‘My reggae tastes only cover the 70s. None of your Shabba Ranks round here, sunshine. I strictly roots I think you’ll find.’ So wrote Luke Haines in his 2011 book Post Everything: Outsider Rock and Roll.
I stretch into the first half of the 1980s myself, and I not so strictly roots. I even thought it was a good idea to buy the first couple of UB40 albums. After the death of Bob Marley, my interest in reggae began to wane. On reflection, maybe that was partly down to a big decrease in my ganja intake.
So no Shabba Ranks round my way either, and definitely none of the ragga and dancehall artists from the era when ridiculously sexist and insanely homophobic lyrics became commonplace. Tracks like Beenie Man’s Damn which boasts: ‘I’m dreaming of a new Jamaica, come to execute all the gays,’ really ain’t my ting.
Before the latest of my picks of the best records of 1977, here’s a track that I was tempted to choose in its place. This is Marcia Aitken’s heartbreaking Still in Love With You, originally released in Jamaica on the Joe Gibbs Record Globe label, while coming out on Lightning Records in Britain.
Two years ago, the song again found itself in the limelight when Beyoncé used it to announce her On The Run II tour with hubby Jay-Z in a much viewed TV ad. Payment to Marcia Aitken? Not one thin dime. Maybe Beyoncé was feeling the pinch at the time even though the tour reportedly went on to gross over $250 million.
Alton Ellis is another artist who deserves to have had much more money ponied up to him over the years. I know very little about the man other than he has been called the Godfather of Rocksteady and that he doesn’t seem to have been a litiginous man.
Obviously, if you know Uptown Top Ranking, you’ll be almost instantly struck by the similarities between that song and Still In Love With You. Both share the same riddim, which was originated in 1967 by Ellis on his Coxsone Dodd produced Studio 1 single Still In Love. Marcia Aitken’s single did credit him as its composer but he failed to gain any recognition from a number of artists, including the pair who perform our next track.
The sole hit here by teenagers Althea (not Althia) Rose Forrest and Donna Marie Reid, the lyrics of Uptown Top Ranking largely remain, all these years later, a mystery to me. What the pair meant by the line ‘Nah Pop, No Style, A Strictly Roots’, for example, I have no idea.

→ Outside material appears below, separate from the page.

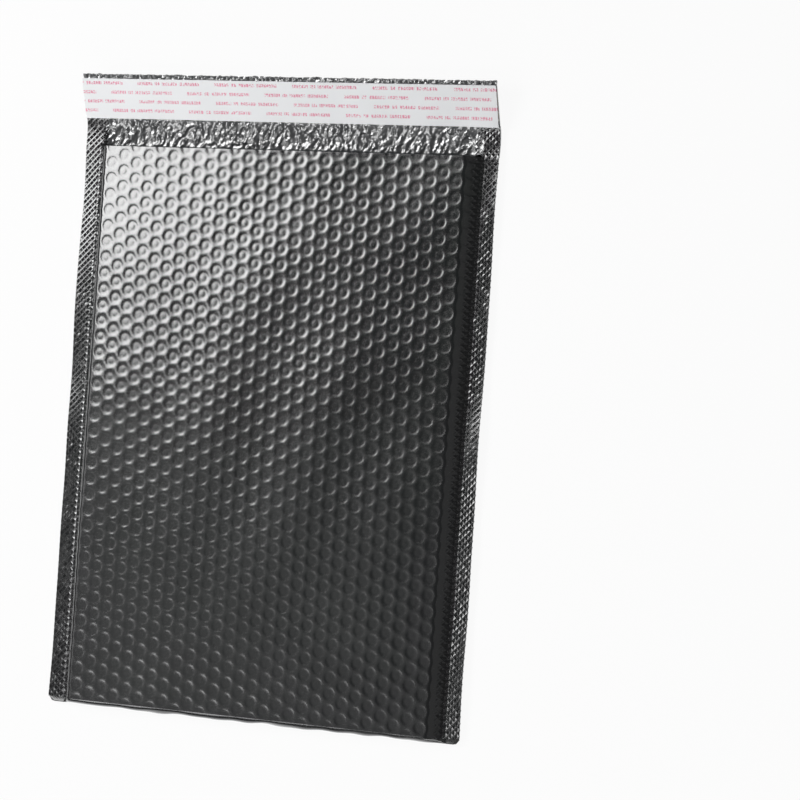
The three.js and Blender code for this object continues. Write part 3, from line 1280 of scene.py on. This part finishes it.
@dataclass
class Studio:
    """The camera, the pale floor and the soft light."""

    camera_place: tuple[float, float, float] = (0.9913, -0.0174, 1.8517)
    camera_aim: tuple[float, float, float] = (0.0900, 0.0049, 0.010)
    camera_roll: float = math.radians(3.88)
    lens: float = 157.2
    sensor: float = 36.0
    floor_colour: tuple[float, float, float] = (0.9, 0.9, 0.9)
    camera_reach: float = 100.0
    floor_radius: float = 14.0
    floor_corners: int = 64
    floor_glow: float = 0.93
    sky: float = 0.085
    lamps: tuple[Lamp, ...] = (
        Lamp("key", (-0.68, 0.30, 0.80), (0.42, 0.42), 9.8),
        Lamp("near_fill", (0.3, -1.3, 0.55), (1.6, 0.5), 2.9),
        Lamp("low_fill", (-0.58, -0.46, 1.05), (1.0, 0.7), 0.26),
        Lamp("left_fill", (-1.74, -1.29, 2.08), (1.1, 1.1), 4.6),
        Lamp("upper_fill", (-1.55, 1.26, 3.46), (1.1, 1.1), 1.2),
        Lamp("side_fill", (-3.02, 0.10, 2.62), (1.1, 1.1), 1.5),
        Lamp("right_fill", (1.10, -0.35, 1.35), (1.5, 1.5), 0.18),
    )

    def build(self) -> None:
        """Sets up the whole studio."""
        self.camera()
        self.floor()
        self.world()
        for lamp in self.lamps:
            lamp.build()
        bpy.context.scene.view_settings.view_transform = "Standard"

    def camera(self) -> None:
        """Adds the camera at the photograph's viewing angle."""
        data = bpy.data.cameras.new("camera")
        data.sensor_width = self.sensor
        data.lens = self.lens
        data.clip_end = self.camera_reach
        camera = bpy.data.objects.new("camera", data)
        bpy.context.scene.collection.objects.link(camera)
        backwards = (Vector(self.camera_place) - Vector(self.camera_aim)).normalized()
        right = Vector((0, 1, 0)).cross(backwards).normalized()
        basis = Matrix((right, backwards.cross(right), backwards)).transposed()
        basis = basis @ Matrix.Rotation(self.camera_roll, 3, "Z")
        camera.matrix_world = Matrix.Translation(self.camera_place) @ basis.to_4x4()
        bpy.context.scene.camera = camera

    def floor(self) -> None:
        """Adds the floor, which reads as white and keeps the mailer's shadow."""
        start_clean()
        bpy.ops.mesh.primitive_circle_add(
            vertices=self.floor_corners, radius=self.floor_radius, fill_type="NGON"
        )
        floor = fresh("floor")
        graph = Graph("pale_floor")
        ray = graph.node("LightPath").outputs
        seen = graph.math("MAXIMUM", ray["Is Camera Ray"], ray["Is Glossy Ray"])
        seen = graph.math("MAXIMUM", seen, ray["Is Transmission Ray"])
        share = graph.math("MULTIPLY", seen, self.floor_glow)
        matte = graph.node("BsdfDiffuse", {"Color": (*self.floor_colour, 1.0)})
        white = graph.node("Emission", {"Color": (1.0, 1.0, 1.0, 1.0), "Strength": 1.0})
        mixed = graph.node("MixShader", {0: share, 1: matte.outputs[0], 2: white.outputs[0]})
        graph.node("OutputMaterial", {"Surface": mixed.outputs[0]})
        floor.data.materials.append(graph.material)

    def world(self) -> None:
        """Sets the weak even light from all round."""
        world = bpy.data.worlds.new("studio")
        world.use_nodes = True
        background = world.node_tree.nodes["Background"]
        background.inputs["Color"].default_value = (1.0, 1.0, 1.0, 1.0)
        background.inputs["Strength"].default_value = self.sky
        bpy.context.scene.world = world


def main() -> None:
    """Builds the mailer and its studio."""
    logging.basicConfig(level=logging.INFO, format="%(message)s")
    web = Web()
    satin = FilmFinish("outer_film").material()
    pressed = FilmFinish("welded_film", grain_depth=0.00002).material()
    glossy = FilmFinish(
        "crushed_lining",
        shade=(0.055, 0.057, 0.06),
        roughness=(0.30, 0.40),
        coat_roughness=0.20,
        coat_ior=2.0,
    ).material()
    BubblePanel(web, Side.FRONT, "front_panel").build(satin)
    BubblePanel(web, Side.BACK, "back_panel").build(satin)
    SideSeal(web, Edge.LEFT, "left_seal", width=0.0146).build(pressed)
    SideSeal(web, Edge.RIGHT, "right_seal", width=0.0147, curl=0.0004).build(pressed)
    BottomFold(web).build(satin)
    Flap(web).build(glossy)
    ReleaseLiner(web).build(LinerFinish().material())
    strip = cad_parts[ADHESIVE_NODE]
    strip.data.materials.clear()
    strip.data.materials.append(AdhesiveFinish().material())
    log.info("%s: better material", strip.name)
    Studio().build()


if __name__ == "__main__":
    main()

1977 was arguably a great year for Pop. Britain’s bestselling single of the year was Abba’s Knowing Me, Knowing You. Some of my fellow Scots have recently been professing their love for another huge hit, Baccara’s Yes Sir, I Can Boogie, but Uptown Top Ranking was surely the most irresistible pop single of 1977.
Strictly roots? I must have another definition for the term.
No style? Okay, one was often seen wearing Deirdre Barlow specs, but the lyrics suggest they both believe they’re leaders in the sartorial stakes, each in their khaki suit and ting, and gorgeous too – to the extent they brag about giving men heart attacks when they see them in their alter backs (which I’m guessing are halter tops).
Again, this is a track that I first heard on John Peel’s Radio 1 show and his championing of it played a big part in its success. Peel placed it at #2 in his 1977 Festive Fifty and the single entered the UK charts in the run up to Christmas. By the tail end of January 1978, it had knocked Wings’ dirge Mull of Kintyre off the top of the chart after its nine week stay. Althea and Donna would enjoy only one week at the top and, unlike Wings, their single failed to sell over two million copies nationwide. But it should have been the other way around.
Let’s get back to the aforementioned Luke Haines. This is from the time when the pop conceptualist teamed up with former Jesus and Mary Chain drummer John Moore and vocalist Sarah Nixey to become Black Box Recorder.
I’m a sucker for posho sounding females talking through a song, and here this is supplied by Sarah Nixey, whose deadpan and detached delivery was achieved, according to Haines in Post Everything, by her being unaware of the original and mightily hungover: ‘We write out the lyrics – mainly Jamaican patois which we cannot make out – phonetically, and she reads them out into the microphone in one take, with the enthusiasm of a cash and carry shelf stacker.’